しかも、要介護認定には大きな地域格差が存在します。とりわけ要支援二と要介護一の判定は認定審査会によって左右される極めて微妙な境界であるだけに、これが保険給付の対象になるかどうかの境界になってしまうことは、介護保険制度に対する信頼性を根底から崩すものだと指摘せざるを得ません。
第三に、特養老人ホームへの入所を原則として要介護三以上に限定することに何の道理もないからです。
五十二万人の特養待機者のうち十七万八千人は要介護一、二です。現在でもこうした方々は入所待ちの行列に並んでも後回しにされていますが、今後は行列に並ぶことすら許されなくなってしまいます。本法案では、要介護一、二の方の特養入所の権利を奪いながら、それに代わる施設計画は一切示されていません。大臣も、特養待機者の増大の背景に低所得高齢者の増加があることを認めながら、低所得者には利用できない有料老人ホームやサービス付高齢者住宅の建設を民間に依存するだけで、特養建設のための抜本的対策は示していません。
このままでは、都市部を中心に介護難民化、老人漂流社会は一層深刻にならざるを得ません。特養ホームの抜本的増設に背を向ける一方で、要介護一、二の人を待機者にカウントしないことで待機者の数を減らす、余りにもこそくなやり方だと言わねばなりません。
法案には、住所地特例をサービス付高齢者住宅に拡大することも盛り込まれています。地域包括ケアの名で住み慣れた地域で最後まで暮らすという理念を掲げながら、他方で、住所地特例を拡大し、要介護高齢者の遠隔地への移住を促進することは支離滅裂な政策と言うほかありません。
介護福祉士の専門性の向上のための資格一元化は、法制定後五年の準備期間があったにもかかわらず、実施を三年先送りしていたものを本法案で更に一年先送りすることについて、参考人質疑でも中央公聴会でも関係団体から厳しい批判がありました。
以上のように、本法案は、介護保険の根拠なき負担増を押し付け、給付範囲を大幅に狭めるなど、あらゆる面で制度の根幹を揺るがす歴史的な大改悪であると断じざるを得ません。
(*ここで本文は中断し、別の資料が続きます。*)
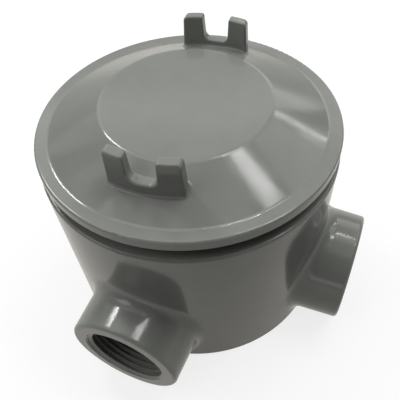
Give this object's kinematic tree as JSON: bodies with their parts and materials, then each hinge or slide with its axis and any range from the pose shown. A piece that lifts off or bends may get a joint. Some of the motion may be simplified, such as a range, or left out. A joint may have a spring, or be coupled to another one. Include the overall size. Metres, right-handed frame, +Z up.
{
  "type": "conduit body",
  "caption": "Round surface conduit body with threaded hubs at a right angle and an eared screw-on cover that seals on an O-ring.",
  "frame": {"origin": "centre of the flat base, on the axis of the body and its cover", "axes": "+Z up along the cover's axis, -Y along the front hub, +X along the side hub"},
  "size_m": [0.1057, 0.1057, 0.0843],
  "materials": {
    "casting_paint": "semi-gloss grey enamel on a casting",
    "cover_paint": "semi-gloss grey enamel on a casting",
    "seal_rubber": "black, satin",
    "screw_brass": "plain brass",
    "washer_brass": "plain brass"
  },
  "bodies": {
    "body": {"body_casting": "casting_paint", "ground_screw": "screw_brass", "ground_washer": "washer_brass"},
    "seal": {"cover_o_ring": "seal_rubber"},
    "cover": {"cover_casting": "cover_paint"}
  },
  "joints": [
    {"name": "cover_lift", "type": "slide", "parent": "body", "child": "seal", "axis": [0, 0, 1], "range_m": [0, 0.011]},
    {"name": "cover_turn", "type": "hinge", "parent": "seal", "child": "cover", "pos_m": [0, 0, 0.0658], "axis": [0, 0, 1], "range_deg": [0, 1980]}
  ],
  "couplings": [
    {"joint": "cover_lift", "follows": "cover_turn", "m_per_rad": 0.00031831}
  ]
}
反対理由の第四は、上からの強権的な医療計画の押し付けで国民の医療を受ける権利が侵害されるからです。
医療法の改定により、都道府県主導で病床の再編、削減を推進する仕組みには与党議員からも懸念の声が出されました。厚労省は、都道府県の病床計画に病院が従わない場合、医療機関名の公表、各種補助金や融資対象からの除外などの制裁措置をとるとしていますが、中央公聴会で公述人から、医療機関同士の信頼関係を壊すものという指摘もありました。
日本の国民皆保険制度を支えてきたのは、自由開業制度とフリーアクセスの原則の下での質の高い開業医と民間医療機関の献身的な努力でした。
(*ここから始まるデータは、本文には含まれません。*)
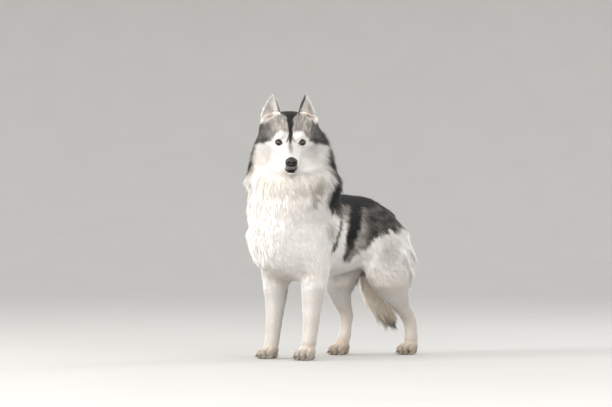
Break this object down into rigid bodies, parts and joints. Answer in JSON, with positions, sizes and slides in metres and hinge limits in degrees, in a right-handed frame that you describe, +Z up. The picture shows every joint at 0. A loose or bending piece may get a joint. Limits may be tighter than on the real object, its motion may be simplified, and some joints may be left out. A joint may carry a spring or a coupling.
{
  "type": "siberian husky",
  "caption": "Life-size still model of a standing Siberian husky in winter coat, head turned to its left and tail hanging, resting on its paws.",
  "frame": {"origin": "middle of the model's box, on the floor between the paws", "axes": "+Z up, -Y the way the breast points, +X the dog's left side"},
  "size_m": [0.3197, 0.7864, 0.8744],
  "materials": {
    "white_coat": "long soft white fur",
    "grey_coat": "long soft fur, grey with black tips",
    "cream_coat": "long soft cream fur with dark tips",
    "nose_leather": "moist, finely pebbled",
    "eye": "clear wet gloss over a brown iris",
    "claw": "worn horn"
  },
  "bodies": {
    "root": {"head": "white_coat", "muzzle": "white_coat", "lower_jaw": "white_coat", "neck": "white_coat", "chest": "white_coat", "abdomen": "grey_coat", "rump": "grey_coat", "tail": "cream_coat", "nose": "nose_leather", "ear_left": "grey_coat", "eye_left": "eye", "shoulder_left": "white_coat", "forearm_left": "white_coat", "forepaw_left": "white_coat", "thigh_left": "white_coat", "shank_left": "white_coat", "hind_pastern_left": "white_coat", "hindpaw_left": "white_coat", "claw_fore_left_1": "claw", "claw_fore_left_2": "claw", "claw_fore_left_3": "claw", "claw_fore_left_4": "claw", "claw_hind_left_1": "claw", "claw_hind_left_2": "claw", "claw_hind_left_3": "claw", "claw_hind_left_4": "claw", "ear_right": "grey_coat", "eye_right": "eye", "shoulder_right": "white_coat", "forearm_right": "white_coat", "forepaw_right": "white_coat", "thigh_right": "white_coat", "shank_right": "white_coat", "hind_pastern_right": "white_coat", "hindpaw_right": "white_coat", "claw_fore_right_1": "claw", "claw_fore_right_2": "claw", "claw_fore_right_3": "claw", "claw_fore_right_4": "claw", "claw_hind_right_1": "claw", "claw_hind_right_2": "claw", "claw_hind_right_3": "claw", "claw_hind_right_4": "claw"}
  },
  "joints": []
}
上からの強権的なベッド規制は、世界に冠たる国民皆保険制度の根幹を揺るがす危険をはらむものであり、到底容認できるものではありません。
医療事故調査のための第三者機関についても様々な懸念が示されました。医療事故再発防止のための公正中立な第三者組織の設立は我々も求めてきましたが、遺族側からの発議が生かされないこと、医療者側への責任追及につながる懸念、第三者機関に対する公費負担が条文上明記されていないという問題点も解決していません。
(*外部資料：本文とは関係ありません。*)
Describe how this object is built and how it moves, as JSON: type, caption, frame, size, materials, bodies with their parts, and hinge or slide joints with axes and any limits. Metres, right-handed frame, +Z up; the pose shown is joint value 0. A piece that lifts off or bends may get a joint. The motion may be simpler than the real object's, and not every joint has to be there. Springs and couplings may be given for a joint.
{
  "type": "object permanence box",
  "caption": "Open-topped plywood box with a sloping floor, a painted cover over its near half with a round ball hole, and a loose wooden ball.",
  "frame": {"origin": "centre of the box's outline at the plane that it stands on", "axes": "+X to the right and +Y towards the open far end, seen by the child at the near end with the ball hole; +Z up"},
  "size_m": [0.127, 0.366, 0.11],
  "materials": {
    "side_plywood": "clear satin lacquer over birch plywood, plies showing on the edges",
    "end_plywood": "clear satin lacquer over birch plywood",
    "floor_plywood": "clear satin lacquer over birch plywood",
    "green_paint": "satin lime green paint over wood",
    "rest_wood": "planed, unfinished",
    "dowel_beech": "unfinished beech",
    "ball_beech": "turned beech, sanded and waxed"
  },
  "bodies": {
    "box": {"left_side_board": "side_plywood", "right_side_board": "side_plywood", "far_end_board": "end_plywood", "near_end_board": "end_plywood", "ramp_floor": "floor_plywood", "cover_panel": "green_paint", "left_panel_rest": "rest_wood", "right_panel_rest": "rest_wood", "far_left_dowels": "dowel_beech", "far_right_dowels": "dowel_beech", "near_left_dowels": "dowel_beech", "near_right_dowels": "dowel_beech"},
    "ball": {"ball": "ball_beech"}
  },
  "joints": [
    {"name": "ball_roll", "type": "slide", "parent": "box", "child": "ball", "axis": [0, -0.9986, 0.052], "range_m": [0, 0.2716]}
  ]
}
看護師による特定行為の実施についても、医療現場に混乱をもたらすおそれがあります。今、看護現場で何より必要なのは安全で行き届いた看護の実現のための看護師の確保であり、それなしに医行為を拡大することは更なる労働強化をもたらし、患者に寄り添う本来の看護を困難に導く懸念が拭えません。
何よりも、これら一つ一つが医療制度や国民の生命、健康にとって重大な制度改変であり、本来なら別々の法案として十分な時間を掛けて慎重に審議すべきものでありました。改めて、十九本もの法案を一括して提出したことは国会の審議権を奪うものだと言わざるを得ませんし、個々の問題についての審議は全く不十分だと言わざるを得ません。このままでは国民に対する立法府としての責任を果たすことができず、質疑終局、採決など言語道断です。
以上、あらゆる点から本法案には大きな問題があり、採決に付すこと自体に強く抗議をし、反対討論を終わります。